The Grand Bahama Port Authority, who alone issues licenses, is alone empowered to suspend benefits and concessions, under the Agreement, and I call upon them, now, to protect their Licensees from these white collar thugs. The exercise will be made more difficult, as well, because my information is that these letters, required from national insurance, will have to be sent to us from NIB’s Nassau office; how do you like that for gridlock? These guys are masters at making things difficult for small business operators and it seems to me that they have developed a huge dislike for businesses operating in Freeport.
It seems, as well, that they are struck with this long held “myth,” out of Nassau, that Businesses in Freeport, somehow, by virtue of operating under the Hawksbill Creek Agreement, have an unfair advantage in that they have been getting away with not paying customs duties for years, like Nassau folk are obliged to do.
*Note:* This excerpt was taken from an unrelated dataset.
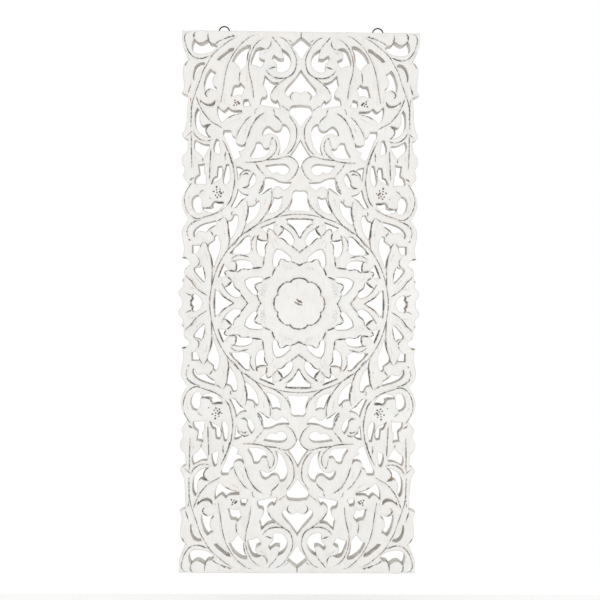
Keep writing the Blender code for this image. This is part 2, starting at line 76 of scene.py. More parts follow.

This, of course, is pure rubbish and foolish jealously. It prompts me to say to them, “then relocate your business operations to Freeport and start paying $10,000.00 license fees, to the Grand Bahama Port Authority, each year plus the thousands of dollars in service charge fees that we are obliged to pay. In addition we are saddled with a built-in three-yearly cost of living escalation clause besides. There is no free ride for any of us, guys, believe me when I tell you that.
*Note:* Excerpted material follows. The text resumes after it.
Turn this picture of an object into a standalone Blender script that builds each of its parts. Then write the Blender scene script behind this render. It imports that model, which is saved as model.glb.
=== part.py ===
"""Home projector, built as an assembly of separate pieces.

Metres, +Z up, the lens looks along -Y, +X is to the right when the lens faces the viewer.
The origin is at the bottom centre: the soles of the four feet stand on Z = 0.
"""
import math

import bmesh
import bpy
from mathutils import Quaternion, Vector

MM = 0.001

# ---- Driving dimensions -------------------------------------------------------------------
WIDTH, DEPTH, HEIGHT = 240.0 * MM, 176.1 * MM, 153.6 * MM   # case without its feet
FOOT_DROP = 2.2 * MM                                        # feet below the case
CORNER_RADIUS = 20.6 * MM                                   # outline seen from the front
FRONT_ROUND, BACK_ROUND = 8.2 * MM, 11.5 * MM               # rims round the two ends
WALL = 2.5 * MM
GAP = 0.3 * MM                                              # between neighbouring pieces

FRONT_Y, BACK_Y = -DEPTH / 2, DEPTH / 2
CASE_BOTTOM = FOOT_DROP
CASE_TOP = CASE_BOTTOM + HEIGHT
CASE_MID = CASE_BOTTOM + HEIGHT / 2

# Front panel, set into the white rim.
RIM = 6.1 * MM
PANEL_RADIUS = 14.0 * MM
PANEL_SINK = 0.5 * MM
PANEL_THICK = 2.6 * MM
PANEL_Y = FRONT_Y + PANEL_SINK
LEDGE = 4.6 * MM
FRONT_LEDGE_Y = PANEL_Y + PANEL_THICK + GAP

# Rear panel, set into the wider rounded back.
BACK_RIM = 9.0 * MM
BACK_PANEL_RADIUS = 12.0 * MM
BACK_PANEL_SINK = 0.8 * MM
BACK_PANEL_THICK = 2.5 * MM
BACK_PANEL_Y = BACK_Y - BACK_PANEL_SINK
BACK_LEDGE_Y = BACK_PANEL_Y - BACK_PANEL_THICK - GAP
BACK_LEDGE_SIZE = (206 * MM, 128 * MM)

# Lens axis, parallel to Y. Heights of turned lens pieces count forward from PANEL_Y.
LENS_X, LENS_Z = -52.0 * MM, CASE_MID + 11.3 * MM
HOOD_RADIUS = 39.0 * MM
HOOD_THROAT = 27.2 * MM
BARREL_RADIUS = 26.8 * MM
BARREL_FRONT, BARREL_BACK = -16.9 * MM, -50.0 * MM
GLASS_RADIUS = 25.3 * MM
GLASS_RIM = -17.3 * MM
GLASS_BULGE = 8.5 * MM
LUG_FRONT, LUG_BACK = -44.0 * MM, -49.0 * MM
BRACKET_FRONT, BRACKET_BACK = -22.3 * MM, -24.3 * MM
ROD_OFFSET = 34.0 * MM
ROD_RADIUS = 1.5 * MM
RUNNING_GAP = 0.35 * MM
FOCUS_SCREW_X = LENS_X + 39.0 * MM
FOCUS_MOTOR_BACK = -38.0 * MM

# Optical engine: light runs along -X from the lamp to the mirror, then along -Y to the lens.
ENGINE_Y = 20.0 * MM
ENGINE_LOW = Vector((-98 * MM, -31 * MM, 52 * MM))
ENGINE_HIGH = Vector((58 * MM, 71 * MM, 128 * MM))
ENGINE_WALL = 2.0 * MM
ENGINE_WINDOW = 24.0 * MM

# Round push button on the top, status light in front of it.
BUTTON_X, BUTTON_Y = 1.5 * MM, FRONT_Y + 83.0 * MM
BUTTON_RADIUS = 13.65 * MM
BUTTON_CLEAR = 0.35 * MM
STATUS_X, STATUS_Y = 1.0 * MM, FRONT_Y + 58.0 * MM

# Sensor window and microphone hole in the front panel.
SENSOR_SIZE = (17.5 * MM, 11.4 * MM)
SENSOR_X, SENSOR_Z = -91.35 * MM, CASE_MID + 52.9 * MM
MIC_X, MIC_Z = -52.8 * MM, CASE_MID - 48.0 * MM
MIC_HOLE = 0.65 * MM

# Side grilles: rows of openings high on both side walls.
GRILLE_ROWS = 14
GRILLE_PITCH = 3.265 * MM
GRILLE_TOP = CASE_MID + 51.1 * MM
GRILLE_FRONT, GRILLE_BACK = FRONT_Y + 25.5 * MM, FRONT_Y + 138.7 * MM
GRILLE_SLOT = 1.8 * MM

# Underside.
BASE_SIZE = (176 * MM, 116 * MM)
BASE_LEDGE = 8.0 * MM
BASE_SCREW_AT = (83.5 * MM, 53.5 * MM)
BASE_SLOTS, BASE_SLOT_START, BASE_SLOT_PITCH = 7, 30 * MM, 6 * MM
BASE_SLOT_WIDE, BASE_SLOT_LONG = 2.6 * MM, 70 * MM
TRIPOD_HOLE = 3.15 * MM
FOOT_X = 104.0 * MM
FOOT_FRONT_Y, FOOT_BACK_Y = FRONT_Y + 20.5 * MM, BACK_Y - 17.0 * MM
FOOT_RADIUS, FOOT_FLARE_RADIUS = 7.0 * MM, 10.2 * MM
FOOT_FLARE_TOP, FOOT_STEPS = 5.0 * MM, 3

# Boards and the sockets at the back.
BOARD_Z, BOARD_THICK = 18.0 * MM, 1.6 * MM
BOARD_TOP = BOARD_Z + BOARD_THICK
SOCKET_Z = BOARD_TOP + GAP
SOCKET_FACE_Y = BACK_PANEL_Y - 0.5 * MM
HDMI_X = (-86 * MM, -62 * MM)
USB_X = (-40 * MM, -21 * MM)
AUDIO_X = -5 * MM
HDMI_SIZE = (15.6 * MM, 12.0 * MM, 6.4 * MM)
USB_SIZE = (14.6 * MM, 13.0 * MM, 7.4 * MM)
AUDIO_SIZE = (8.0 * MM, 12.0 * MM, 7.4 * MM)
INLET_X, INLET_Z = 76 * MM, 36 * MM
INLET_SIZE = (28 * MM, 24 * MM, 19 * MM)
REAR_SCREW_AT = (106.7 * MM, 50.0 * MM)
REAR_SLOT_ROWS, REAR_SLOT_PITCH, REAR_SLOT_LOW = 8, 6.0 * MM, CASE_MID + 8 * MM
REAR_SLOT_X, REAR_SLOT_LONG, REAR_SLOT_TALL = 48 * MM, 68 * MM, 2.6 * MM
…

I offer my congratulations to the principals of Kelly’s Lumber Yard (FPO) Ltd for pursuing their rights, in the courts of law. I congratulate them, as well, for not allowing themselves to be intimidated, by the likes of Ingraham, Laing and the comptroller, into accepting all the crappy decisions that customs has been making lately which, we are convinced, are in contravention (if not outright illegal) of age old traditions set from the beginning of the practical application of the Agreement, more than fifty (50) years ago. The Government and its departments, must begin to recognize that they operate under statue laws and set precedents, and must observe all when making decisions which, drastically changes the status quo, affecting the public adversely.